▶ _TASK TO COMPLETE_: Could you give the data below again, exactly and completely?

▶ _DATA PROVIDED_:
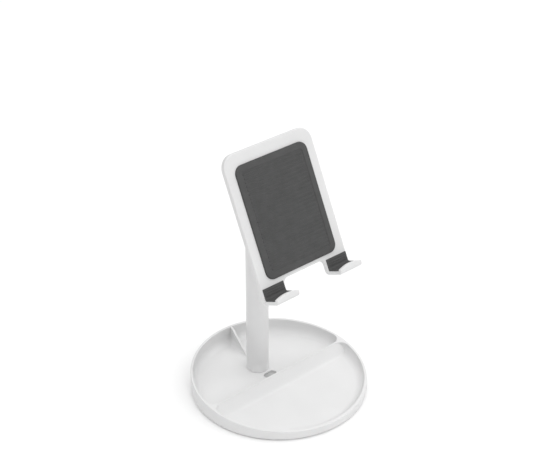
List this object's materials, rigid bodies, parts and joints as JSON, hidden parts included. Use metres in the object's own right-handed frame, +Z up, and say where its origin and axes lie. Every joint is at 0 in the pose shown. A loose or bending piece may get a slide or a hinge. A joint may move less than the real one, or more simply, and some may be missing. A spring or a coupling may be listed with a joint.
{
  "type": "phone stand",
  "caption": "Desktop phone stand: a round desk tray with dividers, an upright column and a two-hook cradle that tilts on a friction hinge.",
  "frame": {"origin": "centre of the foot pad's underside, on the table", "axes": "+X along the hinge axis and the divider, to the right of a user in front; +Y away from the user; +Z up"},
  "size_m": [0.1024, 0.1024, 0.1554],
  "materials": {
    "white_plastic": "fine satin moulding",
    "white_coated_tube": "satin powder coat on aluminium tube",
    "grey_silicone": "matt soft silicone",
    "foot_rubber": "matt non-slip sheet",
    "galvanised_plate": "zinc plated sheet",
    "zinc_steel": "bright zinc plated",
    "brass_insert": "turned",
    "black_steel": "black oxide",
    "natural_nylon": "translucent off-white"
  },
  "bodies": {
    "stand": {"base_tray": "white_plastic", "counterweight_plate": "galvanised_plate", "foot_pad": "foot_rubber", "column_washer": "zinc_steel", "column_screw": "zinc_steel", "column_foot_plug": "brass_insert", "column_tube": "white_coated_tube", "hinge_yoke": "white_plastic", "yoke_set_screw": "black_steel", "hinge_bolt": "zinc_steel", "hinge_spring_washer": "zinc_steel", "hinge_nut": "zinc_steel", "friction_washers": "natural_nylon", "hinge_cap_left": "white_plastic", "hinge_cap_right": "white_plastic"},
    "cradle": {"cradle_plate": "white_plastic", "hinge_lug": "white_plastic", "knuckle_sleeve": "zinc_steel", "cradle_screws": "zinc_steel", "back_pad": "grey_silicone", "hook_liner_left": "grey_silicone", "hook_liner_right": "grey_silicone"}
  },
  "joints": [
    {"name": "cradle_tilt", "type": "hinge", "parent": "stand", "child": "cradle", "pos_m": [0, 0.0189, 0.12], "axis": [-1, 0, 0], "range_deg": [-26, 54]}
  ]
}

▶ _ANSWER FOR THE TASK_:
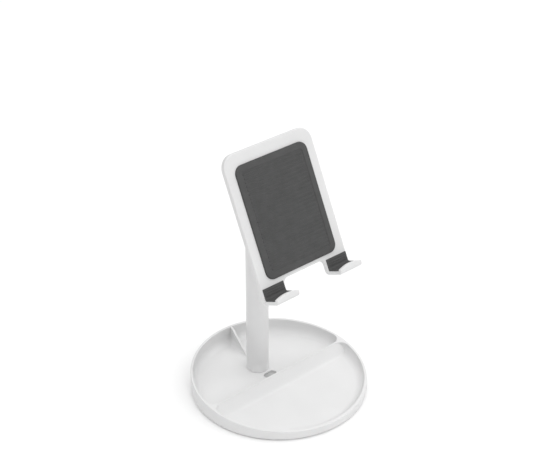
List this object's materials, rigid bodies, parts and joints as JSON, hidden parts included. Use metres in the object's own right-handed frame, +Z up, and say where its origin and axes lie. Every joint is at 0 in the pose shown. A loose or bending piece may get a slide or a hinge. A joint may move less than the real one, or more simply, and some may be missing. A spring or a coupling may be listed with a joint.
{
  "type": "phone stand",
  "caption": "Desktop phone stand: a round desk tray with dividers, an upright column and a two-hook cradle that tilts on a friction hinge.",
  "frame": {"origin": "centre of the foot pad's underside, on the table", "axes": "+X along the hinge axis and the divider, to the right of a user in front; +Y away from the user; +Z up"},
  "size_m": [0.1024, 0.1024, 0.1554],
  "materials": {
    "white_plastic": "fine satin moulding",
    "white_coated_tube": "satin powder coat on aluminium tube",
    "grey_silicone": "matt soft silicone",
    "foot_rubber": "matt non-slip sheet",
    "galvanised_plate": "zinc plated sheet",
    "zinc_steel": "bright zinc plated",
    "brass_insert": "turned",
    "black_steel": "black oxide",
    "natural_nylon": "translucent off-white"
  },
  "bodies": {
    "stand": {"base_tray": "white_plastic", "counterweight_plate": "galvanised_plate", "foot_pad": "foot_rubber", "column_washer": "zinc_steel", "column_screw": "zinc_steel", "column_foot_plug": "brass_insert", "column_tube": "white_coated_tube", "hinge_yoke": "white_plastic", "yoke_set_screw": "black_steel", "hinge_bolt": "zinc_steel", "hinge_spring_washer": "zinc_steel", "hinge_nut": "zinc_steel", "friction_washers": "natural_nylon", "hinge_cap_left": "white_plastic", "hinge_cap_right": "white_plastic"},
    "cradle": {"cradle_plate": "white_plastic", "hinge_lug": "white_plastic", "knuckle_sleeve": "zinc_steel", "cradle_screws": "zinc_steel", "back_pad": "grey_silicone", "hook_liner_left": "grey_silicone", "hook_liner_right": "grey_silicone"}
  },
  "joints": [
    {"name": "cradle_tilt", "type": "hinge", "parent": "stand", "child": "cradle", "pos_m": [0, 0.0189, 0.12], "axis": [-1, 0, 0], "range_deg": [-26, 54]}
  ]
}